Khufash has received financial and moral support from a group of friends at the Arlington mosque where he once worshipped. One of them, Badar Almahshri, a 29-year-old cab driver from Oman, said the FBI had been to his house as well. In an interview at a mall coffee shop in Arlington, Badar, who is married to an American, said he and Shadi did not fit any profile that made sense. “People come here to live. If they wanted to fight and kill people, they wouldn’t get married and have kids and have businesses here,” he said. He knew of many in Arlington’s growing Muslim community–there are now three mosques in the blue-collar suburb–who had simply decided to go home.

Khufash himself was reluctant to criticize his captors, but he said that Palestinians had been unfairly labeled terrorists. “Give us a chance. We are building our own government. Give us a chance to stop the terrorists,” he said. He was like most Palestinians, he said, caught up in a conflict beyond his control. September 11–couched by bin Laden in part as a blow against U.S. support for Israel–was just the latest turn. “The Palestinian people get tired sometimes from some Arab people or Arab terrorists using us as a commercial for terrorism: ‘I come to revenge the Palestinian people.’ No, you don’t revenge, you destroy us more!” he said.

“Terrorism never changes anything,” he said. “The only solution is by talk: Convince me, I convince you. If I get in a fight, you kill my son, I kill your son, you kill my wife, I kill your wife–when are we going to stop? But if we sit down, we talk, someday–it may take long–but someday we are going to find a solution,” he said.

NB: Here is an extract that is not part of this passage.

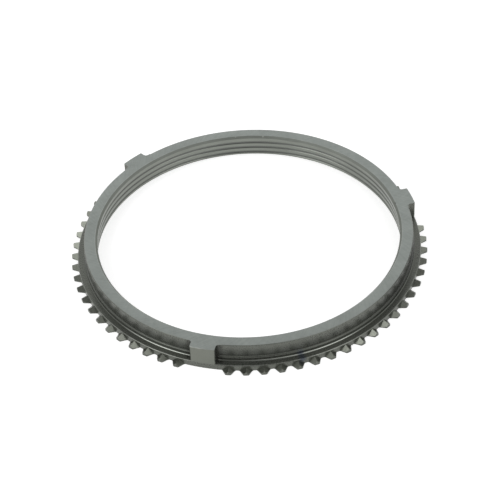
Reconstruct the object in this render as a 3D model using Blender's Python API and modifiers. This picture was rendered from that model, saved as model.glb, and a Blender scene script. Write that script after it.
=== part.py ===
"""Synchronizer ring for a manual gearbox: a turned steel ring with a grooved
friction cone inside, three driving lugs and three runs of pointed locking teeth.

The ring lies flat on its gear side. Its axis is +Z and its origin is the centre
of that side. Sizes are in metres, angles in degrees.
"""

import math

import bmesh
import bpy
from mathutils import Matrix, Vector

# Friction cone, open towards the gear side at the bottom
cone_mouth_radius = 0.0686
cone_half_angle = 5.5
mouth_edge_break = 0.0003
back_chamfer = 0.0010

# Oil grooves round the cone
groove_width = 0.00150
groove_depth = 0.00040
groove_floor_width = 0.00090
land_width = 0.00150
first_land_width = 0.00065

# Turned section outside the cone
ring_height = 0.0112
wall_thickness = 0.0050
wall_edge_break = 0.0004
foot_step = 0.0005
foot_height = 0.0045
ledge_width = 0.00305
ledge_fillet = 0.0005
flange_thickness = 0.0028
flange_edge_break = 0.0003

# Driving lugs, flush with the flange's rim
lug_count = 3
lug_width = 0.0108
lug_edge_break = 0.0003
lug_root_fillet = 0.0012
first_lug_angle = 15.0

# Locking teeth, a run of them between each two lugs; a lug takes the place of two
teeth_in_run = 20
left_out_tooth_count = 2
tooth_height = 0.00285
tooth_share_of_pitch = 0.52
flank_angle = 30.0
tooth_root_fillet = 0.0005
tooth_corner_break = 0.0003
ridge_drop = 0.0004
ridge_fall_angle = 11.5
roof_angle = 39.5
tip_chamfer_angle = 63.0
tip_face_height = 0.00147

# How far forms reach into and past each other before they are joined or cut
overlap = 0.0003
tail_depth = 0.00006
tail_share_of_gap = 0.5
cutter_margin = 0.0010
facing_allowance = 0.0005
pitch_facet_count = 2

# Places worked out from the sizes above
wall_radius = cone_mouth_radius + wall_thickness
foot_radius = wall_radius + foot_step
root_radius = foot_radius + ledge_width
tip_radius = root_radius + tooth_height
tooth_places = lug_count * (teeth_in_run + left_out_tooth_count)
tooth_pitch = math.tau / tooth_places
lug_pitch = math.tau / lug_count
cone_top = ring_height - back_chamfer
ridge_height = flange_thickness - ridge_drop


def cone_radius(height):
    """Radius of the friction cone at a height above the gear side."""
    return cone_mouth_radius - height * math.tan(math.radians(cone_half_angle))


def arc_corner(before, corner, after, radius, steps):
    """Points of a fillet or round that replaces one corner of an outline."""
    to_before = Vector(before) - Vector(corner)
    to_after = Vector(after) - Vector(corner)
    half_angle = to_before.angle(to_after) / 2
    room = 0.45 * min(to_before.length, to_after.length)
    tangent = min(radius / math.tan(half_angle), room)
    radius = tangent * math.tan(half_angle)
    start = Vector(corner) + to_before.normalized() * tangent
    end = Vector(corner) + to_after.normalized() * tangent
    inward = (to_before.normalized() + to_after.normalized()).normalized()
    centre = Vector(corner) + inward * (radius / math.sin(half_angle))
    points = []
    for step in range(steps + 1):
        spoke = (start - centre).slerp(end - centre, step / steps)
        points.append(tuple(centre + spoke.normalized() * radius))
    return points


def rounded(corners, steps=2):
    """Closed outline through (x, y, radius) corners, with arcs where radius is set."""
    points = []
    for index, (x, y, radius) in enumerate(corners):
        before = corners[index - 1][:2]
        after = corners[(index + 1) % len(corners)][:2]
        if radius > 0:
            points += arc_corner(before, (x, y), after, radius, steps)
        else:
            points.append((x, y))
    return points


def new_collection(name):
    collection = bpy.data.collections.new(name)
    bpy.context.scene.collection.children.link(collection)
    return collection


def turned(name, section, start_angle, collection):
    """Solid of revolution: a closed (radius, height) section with a Screw modifier."""
    count = len(section)
    mesh = bpy.data.meshes.new(name)
    mesh.from_pydata(
        [(radius, 0.0, height) for radius, height in section],
        [(index, (index + 1) % count) for index in range(count)],
        [],
    )
    solid = bpy.data.objects.new(name, mesh)
    collection.objects.link(solid)
    solid.rotation_euler.z = start_angle
    screw = solid.modifiers.new("turning", "SCREW")
    screw.axis = "Z"
    screw.angle = math.tau
    screw.steps = pitch_facet_count * tooth_places
    screw.render_steps = screw.steps
    screw.use_merge_vertices = True
    screw.merge_threshold = 0.000001
    return solid


def extruded(outline, bottom, top):
    """Bmesh of a flat outline carried up from one height to another."""
    curve = bpy.data.curves.new("outline", "CURVE")
    curve.dimensions = "2D"
    curve.fill_mode = "BOTH"
    curve.extrude = (top - bottom) / 2
    spline = curve.splines.new("POLY")
    spline.points.add(len(outline) - 1)
    for point, (x, y) in zip(spline.points, outline):
        point.co = (x, y, 0.0, 1.0)
    spline.use_cyclic_u = True
    carrier = bpy.data.objects.new("outline", curve)
    bpy.context.scene.collection.objects.link(carrier)
    graph = bpy.context.evaluated_depsgraph_get()
    mesh = bpy.data.meshes.new_from_object(carrier.evaluated_get(graph))
    form = bmesh.new()
    form.from_mesh(mesh)
    bmesh.ops.remove_doubles(form, verts=form.verts, dist=0.000001)
    bmesh.ops.recalc_face_normals(form, faces=form.faces)
    bmesh.ops.translate(form, verts=form.verts, vec=(0, 0, (bottom + top) / 2))
    bpy.data.objects.remove(carrier)
    bpy.data.curves.remove(curve)
    bpy.data.meshes.remove(mesh)
    return form


def ring_of(form, angle, copies):
    """Repeat everything in a bmesh round the ring's axis, an angle apart."""
    if copies > 1:
        bmesh.ops.spin(
            form,
            geom=form.verts[:] + form.edges[:] + form.faces[:],
            cent=(0, 0, 0),
            axis=(0, 0, 1),
            angle=angle * (copies - 1),
            steps=copies - 1,
            use_duplicate=True,
        )


def object_from(name, form, collection):
    mesh = bpy.data.meshes.new(name)
    form.to_mesh(mesh)
    form.free()
    solid = bpy.data.objects.new(name, mesh)
    collection.objects.link(solid)
    return solid


def combine(target, other, operation):
    boolean = target.modifiers.new(other.name, "BOOLEAN")
    boolean.operation = operation
    boolean.solver = "EXACT"
    boolean.object = other


def hide_as_cutter(solid):
    solid.hide_render = True
    solid.display_type = "WIRE"


def seated_outline(seat_radius, half_width, tail_reach, fillet, outer_corners):
    """Plan of a tooth or lug that grows out of a cylinder, pointing along +X.

    Each side starts inside the cylinder, leaves it at a shallow tail, turns
    outwards through the root fillet and then follows its outer corners. The
    other side mirrors it.
    """
    seat_angle = math.asin(half_width / seat_radius)
    tail_angle = seat_angle + tail_reach / seat_radius
    side = [
        (radius * math.cos(tail_angle), radius * math.sin(tail_angle), 0)
        for radius in (seat_radius - overlap, seat_radius - tail_depth)
    ]
    side.append((seat_radius * math.cos(seat_angle), half_width, fillet))
    side += outer_corners
    mirrored = [(x, -y, radius) for x, y, radius in reversed(side)]
    return rounded(side + mirrored)


def blank_section():
    """Section of the turned blank, with the cone and its grooves already cut.

    It runs down the rim, in along the gear side, up the cone and out along the
    back, so that its faces point outwards. The gear side still has the
    allowance that the facing cut takes off.
    """
    section = [
        (root_radius, ring_height, lug_edge_break),
        (root_radius, -facing_allowance, 0),
        (cone_mouth_radius + mouth_edge_break, -facing_allowance, 0),
        (cone_mouth_radius + mouth_edge_break, 0.0, 0),
        (cone_radius(mouth_edge_break), mouth_edge_break, 0),
    ]
    floor_margin = (groove_width - groove_floor_width) / 2
    bottom = mouth_edge_break + first_land_width
    while bottom + groove_width + land_width / 2 < cone_top:
        top = bottom + groove_width
        for height, depth in (
            (bottom, 0.0),
            (bottom + floor_margin, groove_depth),
            (top - floor_margin, groove_depth),
            (top, 0.0),
        ):
            section.append((cone_radius(height) + depth, height, 0))
        bottom = top + land_width
    section.append((cone_radius(cone_top), cone_top, 0))
    section.append((cone_radius(cone_top) + back_chamfer, ring_height, 0))
    return rounded(section)


def relief_section():
    """Section of the metal that is cut away outside the wall, between the lugs."""
    outside = root_radius + cutter_margin
    above = ring_height + cutter_margin
    rise = wall_edge_break + cutter_margin
    fall = flange_edge_break + cutter_margin
    section = [
        (outside, above, 0),
        (outside, flange_thickness - fall, 0),
        (root_radius - flange_edge_break, flange_thickness, 0),
        (foot_radius, flange_thickness, ledge_fillet),
        (foot_radius, foot_height, 0),
        (wall_radius, foot_height + foot_step, 0),
        (wall_radius, ring_height - wall_edge_break, 0),
        (wall_radius - rise, above, 0),
    ]
    return rounded(section)


def lug_outline():
    """Plan of one lug: flat sides, root fillets and chamfered outer corners."""
    half_width = lug_width / 2
    corner = math.sqrt(root_radius**2 - half_width**2)
    outside = root_radius + 2 * cutter_margin
    outer_corners = [
        (corner - lug_edge_break, half_width, 0),
        (corner + overlap, half_width - lug_edge_break - overlap, 0),
        (outside, half_width - lug_edge_break - overlap, 0),
    ]
    tail_reach = 2 * lug_root_fillet
    return seated_outline(wall_radius, half_width, tail_reach, lug_root_fillet, outer_corners)


def tooth_outline():
    """Plan of one tooth: straight flanks that narrow towards its tip."""
    middle_radius = root_radius + tooth_height / 2
    middle = tooth_share_of_pitch * tooth_pitch * middle_radius / 2
    slope = math.tan(math.radians(flank_angle))
    root = middle + slope * tooth_height / 2
    tip = middle - slope * tooth_height / 2
    tail_reach = (tooth_pitch * root_radius / 2 - root) * tail_share_of_gap
    corners = [(tip_radius, tip, tooth_corner_break)]
    return seated_outline(root_radius, root, tail_reach, tooth_root_fillet, corners)


def cut_above(form, point, normal):
    """Cut away all that lies above a plane, and close the cut with a face."""
    geometry = form.verts[:] + form.edges[:] + form.faces[:]
    cut = bmesh.ops.bisect_plane(
        form, geom=geometry, plane_co=point, plane_no=normal, clear_outer=True
    )
    rim = [item for item in cut["geom_cut"] if isinstance(item, bmesh.types.BMEdge)]
    bmesh.ops.holes_fill(form, edges=rim)


def locking_teeth(collection):
    """All the locking teeth: one tooth, cut to its point and then repeated.

    A roof of two facets meets on a ridge that falls slightly towards the tip,
    where a small chamfer breaks it.
    """
    form = extruded(tooth_outline(), -facing_allowance, flange_thickness)
    fall = math.tan(math.radians(ridge_fall_angle))
    roof = math.tan(math.radians(roof_angle))
    ridge = (root_radius, 0.0, ridge_height)
    for side in (-1, 1):
        cut_above(form, ridge, (fall, side * roof, 1.0))
    chamfer = math.tan(math.radians(tip_chamfer_angle))
    tip = (tip_radius, 0.0, tip_face_height)
    cut_above(form, tip, (chamfer, 0.0, 1.0))
    bmesh.ops.recalc_face_normals(form, faces=form.faces)
    first_tooth = math.radians(first_lug_angle) + (left_out_tooth_count + 1) / 2 * tooth_pitch
    bmesh.ops.rotate(form, verts=form.verts, matrix=Matrix.Rotation(first_tooth, 3, "Z"))
    ring_of(form, tooth_pitch, teeth_in_run)
    ring_of(form, lug_pitch, lug_count)
    return object_from("locking_teeth", form, collection)


def lug_forms(collection):
    """The places of the lugs, which the relief goes round."""
    form = extruded(lug_outline(), -facing_allowance, ring_height + 2 * cutter_margin)
    turn = Matrix.Rotation(math.radians(first_lug_angle), 3, "Z")
    bmesh.ops.rotate(form, verts=form.verts, matrix=turn)
    ring_of(form, lug_pitch, lug_count)
    return object_from("lug_forms", form, collection)


def facing_cutter(collection):
    """Slab that faces the gear side of the ring and of the teeth flat."""
    form = bmesh.new()
    bmesh.ops.create_cube(form, size=1.0)
    across = 2 * (tip_radius + cutter_margin)
    depth = facing_allowance + cutter_margin
    bmesh.ops.scale(form, verts=form.verts, vec=(across, across, depth))
    bmesh.ops.translate(form, verts=form.verts, vec=(0, 0, -depth / 2))
    return object_from("facing_cutter", form, collection)


def machined_steel():
    """Dull dark grey of hardened and phosphated steel."""
    steel = bpy.data.materials.new("machined_steel")
    steel.use_nodes = True
    shader = steel.node_tree.nodes["Principled BSDF"]
    shader.inputs["Base Color"].default_value = (0.21, 0.22, 0.21, 1.0)
    shader.inputs["Metallic"].default_value = 0.9
    shader.inputs["Roughness"].default_value = 0.42
    return steel


def settle(solid, material):
    """Apply the modifiers, and shade round faces smooth and edges sharp."""
    graph = bpy.context.evaluated_depsgraph_get()
    mesh = bpy.data.meshes.new_from_object(solid.evaluated_get(graph))
    solid.modifiers.clear()
    solid.data = mesh
    mesh.materials.clear()
    mesh.materials.append(material)
    mesh.shade_smooth()
    mesh.set_sharp_from_angle(angle=math.radians(25))


for leftover in list(bpy.data.objects):
    bpy.data.objects.remove(leftover)

parts = new_collection("synchronizer ring")
cutters = new_collection("cutters")

# The blank's facets start half a facet away from those of the relief and from
# the ridges of the teeth, so that no two edges meet by running along each other
relief_start = math.radians(first_lug_angle)
blank_start = relief_start + tooth_pitch / pitch_facet_count / 2
ring = turned("synchronizer_ring", blank_section(), blank_start, parts)
relief = turned("relief_between_lugs", relief_section(), relief_start, cutters)
lugs = lug_forms(cutters)
teeth = locking_teeth(cutters)
facing = facing_cutter(cutters)
combine(relief, lugs, "DIFFERENCE")
combine(ring, relief, "DIFFERENCE")
combine(ring, teeth, "UNION")
combine(ring, facing, "DIFFERENCE")
for cutter in (relief, lugs, teeth, facing):
    hide_as_cutter(cutter)
settle(ring, machined_steel())
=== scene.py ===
"""Synchronizer ring of a heavy gearbox, in dull machined steel on a white floor.

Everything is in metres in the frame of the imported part: the ring lies on its
gear side at height zero, and its axis is +Z.
"""

import math

import bmesh
import bpy
from mathutils import Matrix


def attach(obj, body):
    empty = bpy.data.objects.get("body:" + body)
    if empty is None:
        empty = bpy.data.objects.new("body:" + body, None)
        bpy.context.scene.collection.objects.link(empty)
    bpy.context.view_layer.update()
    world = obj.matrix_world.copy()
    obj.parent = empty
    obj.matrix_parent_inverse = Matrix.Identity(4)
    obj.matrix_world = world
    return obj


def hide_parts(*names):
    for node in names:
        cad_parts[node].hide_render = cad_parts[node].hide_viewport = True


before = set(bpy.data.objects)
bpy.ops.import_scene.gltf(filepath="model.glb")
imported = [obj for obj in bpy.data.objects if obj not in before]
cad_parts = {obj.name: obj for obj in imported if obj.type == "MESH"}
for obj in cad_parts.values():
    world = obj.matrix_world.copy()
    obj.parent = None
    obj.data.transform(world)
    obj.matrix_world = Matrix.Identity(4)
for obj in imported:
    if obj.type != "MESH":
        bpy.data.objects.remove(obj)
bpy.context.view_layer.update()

# The turned body. The real ring is a steel forging that is turned all over: a
# flat back on top, an upright wall, a low step at its foot and a flat flange.
# Inside it is a friction cone, with three grooves that let the oil escape.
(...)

Despite what has happened, Khufash said he still hopes to live in the United States someday. “I still love this country, no matter what,” he said. “Don’t forget Bush was the first American President to say we will make a Palestinian state. Look how much Clinton was a friend, but he never said that.” Bush’s order to Sharon to pull out of the Occupied Territories also made a lasting impression on Khufash, for different reasons. “I learned this word from Bush: He said Pull out ‘without delay.’ I found out what means ‘without delay.’ It means right now.”